How low does a typical COTS stereo amplifier go ?

The one I use for testing small power supplies for international power
standards or 400Hz aircraft supplies goes to under 10Hz. My sound card
on the lab bench goes to 3Hz where it's 6dB down.

While the amplitude response may be bad, why would the phase shift
characteristics suffer from this ?


The cap tolerances would indeed cause problems.

Yup, that's what messes up the phase down there.

For low production run devices, it would be perfectly feasible to use
production measurements and software to compensate for the capacitor
variations.

It's temperature and often drive voltage dependent, for example if they
used a Z5U cheapie in there. You can't tell even when looking at it.

In discussing, which is the "best" way of implementing something, you
always must consider the expected size of the production run. It is
quite different to design a one off product or design a product for
100, 10,000 or 1,000,000 unit production / year, each requiring a
different approach.

Sure, that's why cost thinking has to go all the way, not just parts and
labor.
 
B

Bill Murphy

Jan 1, 1970
0
Since the OP only needed frequencies up to 2 kHz and was using COTS
amplifiers, a cheap dedicated computer running a multiple (4-6)
channel sound card running at 8-48 kHz sampling frequency would do the
trick.

What about a single card with 4.1 or 5.1 outputs?

Either way, how would I generate the three 120 degree offset channels
in software?

Thank you for your reply.

Bill Murphy
 
P

Paul Keinanen

Jan 1, 1970
0
What about a single card with 4.1 or 5.1 outputs?

Perfectly OK, if the channels are truly discrete (no psychoacoustic
matrix surround generation) and transparent (no band limiting in the
..1 channel etc.).
Either way, how would I generate the three 120 degree offset channels
in software?

You can precalculate a few (thousand) future samples into memory
buffers (queue) and then let the sound card output the buffer at the
speed specified by the sample clock. The buffers need to be updated,
before the sound card has consumed all previous samples.

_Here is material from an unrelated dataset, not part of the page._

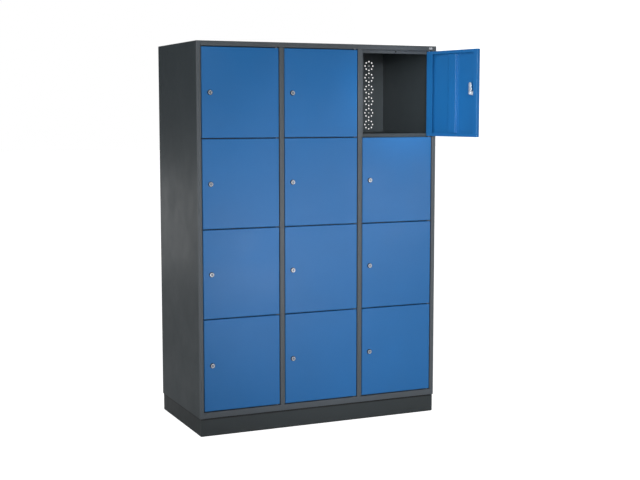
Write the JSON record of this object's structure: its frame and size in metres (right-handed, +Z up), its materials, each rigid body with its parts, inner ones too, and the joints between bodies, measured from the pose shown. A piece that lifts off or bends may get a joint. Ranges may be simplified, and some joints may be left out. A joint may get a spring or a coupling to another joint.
{
  "type": "locker cabinet",
  "caption": "Steel locker cabinet on a plinth, with a grid of compartments, hinged doors and turning key locks.",
  "frame": {"origin": "centre of the cabinet's footprint, on the floor under the plinth brace", "axes": "+X to the right seen from the front, +Y to the back, +Z up; the front plane is at y = -0.29 m"},
  "size_m": [1.2555, 0.9281, 1.8],
  "materials": {
    "body_paint": "satin anthracite powder coat",
    "frame_paint": "satin anthracite powder coat",
    "door_paint": "satin blue powder coat",
    "lock_chrome": "nickel plated",
    "pin_steel": "zinc plated",
    "buffer_rubber": "matt"
  },
  "bodies": {
    "cabinet": {"left_side_panel": "body_paint", "right_side_panel": "body_paint", "back_panel": "body_paint", "roof_panel": "body_paint", "base_panel": "body_paint", "plinth_front": "body_paint", "plinth_back": "body_paint", "plinth_ends": "body_paint", "plinth_brace": "body_paint", "plinth_screws": "pin_steel", "left_stile": "frame_paint", "right_stile": "frame_paint", "top_rail": "frame_paint", "bottom_rail": "frame_paint", "hinge_brackets": "frame_paint", "hinge_pins": "pin_steel", "door_buffers": "buffer_rubber", "mullion_1": "frame_paint", "mullion_2": "frame_paint", "partition_1": "body_paint", "partition_2": "body_paint", "shelves_column_1": "body_paint", "shelves_column_2": "body_paint", "shelves_column_3": "body_paint"},
    "door_c1_r1": {"door_c1_r1": "door_paint", "lock_body_c1_r1": "lock_chrome"},
    "cam_c1_r1": {"lock_cam_c1_r1": "lock_chrome"},
    "door_c1_r2": {"door_c1_r2": "door_paint", "lock_body_c1_r2": "lock_chrome"},
    "cam_c1_r2": {"lock_cam_c1_r2": "lock_chrome"},
    "door_c1_r3": {"door_c1_r3": "door_paint", "lock_body_c1_r3": "lock_chrome"},
    "cam_c1_r3": {"lock_cam_c1_r3": "lock_chrome"},
    "door_c1_r4": {"door_c1_r4": "door_paint", "lock_body_c1_r4": "lock_chrome"},
    "cam_c1_r4": {"lock_cam_c1_r4": "lock_chrome"},
    "door_c2_r1": {"door_c2_r1": "door_paint", "lock_body_c2_r1": "lock_chrome"},
    "cam_c2_r1": {"lock_cam_c2_r1": "lock_chrome"},
    "door_c2_r2": {"door_c2_r2": "door_paint", "lock_body_c2_r2": "lock_chrome"},
    "cam_c2_r2": {"lock_cam_c2_r2": "lock_chrome"},
    "door_c2_r3": {"door_c2_r3": "door_paint", "lock_body_c2_r3": "lock_chrome"},
    "cam_c2_r3": {"lock_cam_c2_r3": "lock_chrome"},
    "door_c2_r4": {"door_c2_r4": "door_paint", "lock_body_c2_r4": "lock_chrome"},
    "cam_c2_r4": {"lock_cam_c2_r4": "lock_chrome"},
    "door_c3_r1": {"door_c3_r1": "door_paint", "lock_body_c3_r1": "lock_chrome"},
    "cam_c3_r1": {"lock_cam_c3_r1": "lock_chrome"},
    "door_c3_r2": {"door_c3_r2": "door_paint", "lock_body_c3_r2": "lock_chrome"},
    "cam_c3_r2": {"lock_cam_c3_r2": "lock_chrome"},
    "door_c3_r3": {"door_c3_r3": "door_paint", "lock_body_c3_r3": "lock_chrome"},
    "cam_c3_r3": {"lock_cam_c3_r3": "lock_chrome"},
    "door_c3_r4": {"door_c3_r4": "door_paint", "lock_body_c3_r4": "lock_chrome"},
    "cam_c3_r4": {"lock_cam_c3_r4": "lock_chrome"}
  },
  "joints": [
    {"name": "door_c1_r1_hinge", "type": "hinge", "parent": "cabinet", "child": "door_c1_r1", "pos_m": [-0.22383, -0.2785, 1.57082], "axis": [0, 0, 1], "range_deg": [0, 102]},
    {"name": "lock_c1_r1_turn", "type": "hinge", "parent": "door_c1_r1", "child": "cam_c1_r1", "pos_m": [-0.5475, -0.2785, 1.57082], "axis": [0, -1, 0], "range_deg": [0, 90]},
    {"name": "door_c1_r2_hinge", "type": "hinge", "parent": "cabinet", "child": "door_c1_r2", "pos_m": [-0.22383, -0.2785, 1.15987], "axis": [0, 0, 1], "range_deg": [0, 102]},
    {"name": "lock_c1_r2_turn", "type": "hinge", "parent": "door_c1_r2", "child": "cam_c1_r2", "pos_m": [-0.5475, -0.2785, 1.15987], "axis": [0, -1, 0], "range_deg": [0, 90]},
    {"name": "door_c1_r3_hinge", "type": "hinge", "parent": "cabinet", "child": "door_c1_r3", "pos_m": [-0.22383, -0.2785, 0.74892], "axis": [0, 0, 1], "range_deg": [0, 102]},
    {"name": "lock_c1_r3_turn", "type": "hinge", "parent": "door_c1_r3", "child": "cam_c1_r3", "pos_m": [-0.5475, -0.2785, 0.74892], "axis": [0, -1, 0], "range_deg": [0, 90]},
    {"name": "door_c1_r4_hinge", "type": "hinge", "parent": "cabinet", "child": "door_c1_r4", "pos_m": [-0.22383, -0.2785, 0.32898], "axis": [0, 0, 1], "range_deg": [0, 102]},
    {"name": "lock_c1_r4_turn", "type": "hinge", "parent": "door_c1_r4", "child": "cam_c1_r4", "pos_m": [-0.5475, -0.2785, 0.32898], "axis": [0, -1, 0], "range_deg": [0, 90]},
    {"name": "door_c2_r1_hinge", "type": "hinge", "parent": "cabinet", "child": "door_c2_r1", "pos_m": [0.17683, -0.2785, 1.57082], "axis": [0, 0, 1], "range_deg": [0, 102]},
    {"name": "lock_c2_r1_turn", "type": "hinge", "parent": "door_c2_r1", "child": "cam_c2_r1", "pos_m": [-0.14683, -0.2785, 1.57082], "axis": [0, -1, 0], "range_deg": [0, 90]},
    {"name": "door_c2_r2_hinge", "type": "hinge", "parent": "cabinet", "child": "door_c2_r2", "pos_m": [0.17683, -0.2785, 1.15987], "axis": [0, 0, 1], "range_deg": [0, 102]},
    {"name": "lock_c2_r2_turn", "type": "hinge", "parent": "door_c2_r2", "child": "cam_c2_r2", "pos_m": [-0.14683, -0.2785, 1.15987], "axis": [0, -1, 0], "range_deg": [0, 90]},
    {"name": "door_c2_r3_hinge", "type": "hinge", "parent": "cabinet", "child": "door_c2_r3", "pos_m": [0.17683, -0.2785, 0.74892], "axis": [0, 0, 1], "range_deg": [0, 102]},
    {"name": "lock_c2_r3_turn", "type": "hinge", "parent": "door_c2_r3", "child": "cam_c2_r3", "pos_m": [-0.14683, -0.2785, 0.74892], "axis": [0, -1, 0], "range_deg": [0, 90]},
    {"name": "door_c2_r4_hinge", "type": "hinge", "parent": "cabinet", "child": "door_c2_r4", "pos_m": [0.17683, -0.2785, 0.32898], "axis": [0, 0, 1], "range_deg": [0, 102]},
    {"name": "lock_c2_r4_turn", "type": "hinge", "parent": "door_c2_r4", "child": "cam_c2_r4", "pos_m": [-0.14683, -0.2785, 0.32898], "axis": [0, -1, 0], "range_deg": [0, 90]},
    {"name": "door_c3_r1_hinge", "type": "hinge", "parent": "cabinet", "child": "door_c3_r1", "pos_m": [0.5775, -0.2785, 1.57082], "axis": [0, 0, 1], "range_deg": [-99, 3]},
    {"name": "lock_c3_r1_turn", "type": "hinge", "parent": "door_c3_r1", "child": "cam_c3_r1", "pos_m": [0.62813, -0.59818, 1.57082], "axis": [0.9877, 0.1564, 0], "range_deg": [0, 90]},
    {"name": "door_c3_r2_hinge", "type": "hinge", "parent": "cabinet", "child": "door_c3_r2", "pos_m": [0.5775, -0.2785, 1.15987], "axis": [0, 0, 1], "range_deg": [0, 102]},
    {"name": "lock_c3_r2_turn", "type": "hinge", "parent": "door_c3_r2", "child": "cam_c3_r2", "pos_m": [0.25383, -0.2785, 1.15987], "axis": [0, -1, 0], "range_deg": [0, 90]},
    {"name": "door_c3_r3_hinge", "type": "hinge", "parent": "cabinet", "child": "door_c3_r3", "pos_m": [0.5775, -0.2785, 0.74892], "axis": [0, 0, 1], "range_deg": [0, 102]},
    {"name": "lock_c3_r3_turn", "type": "hinge", "parent": "door_c3_r3", "child": "cam_c3_r3", "pos_m": [0.25383, -0.2785, 0.74892], "axis": [0, -1, 0], "range_deg": [0, 90]},
    {"name": "door_c3_r4_hinge", "type": "hinge", "parent": "cabinet", "child": "door_c3_r4", "pos_m": [0.5775, -0.2785, 0.32898], "axis": [0, 0, 1], "range_deg": [0, 102]},
    {"name": "lock_c3_r4_turn", "type": "hinge", "parent": "door_c3_r4", "child": "cam_c3_r4", "pos_m": [0.25383, -0.2785, 0.32898], "axis": [0, -1, 0], "range_deg": [0, 90]}
  ]
}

The actual sample generation is done in the same way as in DDS with a
numerically controlled oscillator (NCO).

You need a 32 bit integer variable "phase accumulator" which is
updated with a specific value at each iteration of a program loop,
which defines the frequency. Take the high bits from the phase
accumulator and use it to index a sine table. The value from the sine
table is inserted into the queue going into the sound card (or written
e.g. to a .WAV file).

To generate signals with a fixed phase relative to the master signal,
take the current phase accumulator value, add a constant (the phase
shift) and using the upper bits, access sine look up table and insert
result into the queue for a different audio channel.

If the sample values are written into a .WAV file, the data can be
replayed using any audio player.

The sine instruction is surprisingly fast on some x86 processors, so
it could replace the sine look-up table. However, the phase
accumulator must be an integer register, which overflows in a
predictable way. A floating point register can not be used as a phase
accumulator, since after long time, the least significant bits are
lost and the sine function returns a constant value.
 
B

Bill Murphy

Jan 1, 1970
0
What are the two other channels making?

Same signal, all spearated by 120 degrees. Done in CoolEdit.
If you have two signals at 90 degrees, you can get any other phase
and the same amplitude.

Can you give me a hint how, or where to find out please?

Bill Murphy
 
P

Phil Allison

Jan 1, 1970
0
"Joerg"
A Hilbert shifter works well, depends on the precision and how many
octaves you want. Also, you'd need to get hold of 0.5% or better film
capacitors which is not easy anymore these days.


** The use of 0.5% tolerance caps implies a phase ripple or error of better
than 1 degree max.

Using 1% tolerance or 1% values selected from 5% stock, the max phase error
is not more than 2 degrees.

There is no problem designing a Hilbert phase shift network that covers from
22 Hz to 20 kHz using only 10nF and 1nF polystyrene caps of nominal 1%
tolerance, 1% MF resistors and a few FET op-amps.




..... Phil
 
P

Phil Allison

Jan 1, 1970
0
"Bill Murphy"
Can you give me a hint how, or where to find out please?


** Just by summing them in various ratios !!

Call one " 0 " and the other " 90" - then summing equally gives 45
degrees relative to " 0" .

Invert the " 0 " signal - then summing in various ratios with " 90 "
gives all the angles between 90 and 180 degrees.

Draw a phasor diagram and you will easily see it.


..... Phil
 
J

JosephKK

Jan 1, 1970
0
What about a single card with 4.1 or 5.1 outputs?

Either way, how would I generate the three 120 degree offset channels
in software?

Thank you for your reply.

Bill Murphy

You should have said you wanted a tunable 3-phase supply (exciter).
 
S

Spehro Pefhany

Jan 1, 1970
0
"Joerg"



** The use of 0.5% tolerance caps implies a phase ripple or error of better
than 1 degree max.

Using 1% tolerance or 1% values selected from 5% stock, the max phase error
is not more than 2 degrees.

There is no problem designing a Hilbert phase shift network that covers from
22 Hz to 20 kHz using only 10nF and 1nF polystyrene caps of nominal 1%
tolerance, 1% MF resistors and a few FET op-amps.

0.1% resistors are cheap these days. Where can you buy PS caps of any
tolerance ? NPO ceramic parts are available, but $$$$.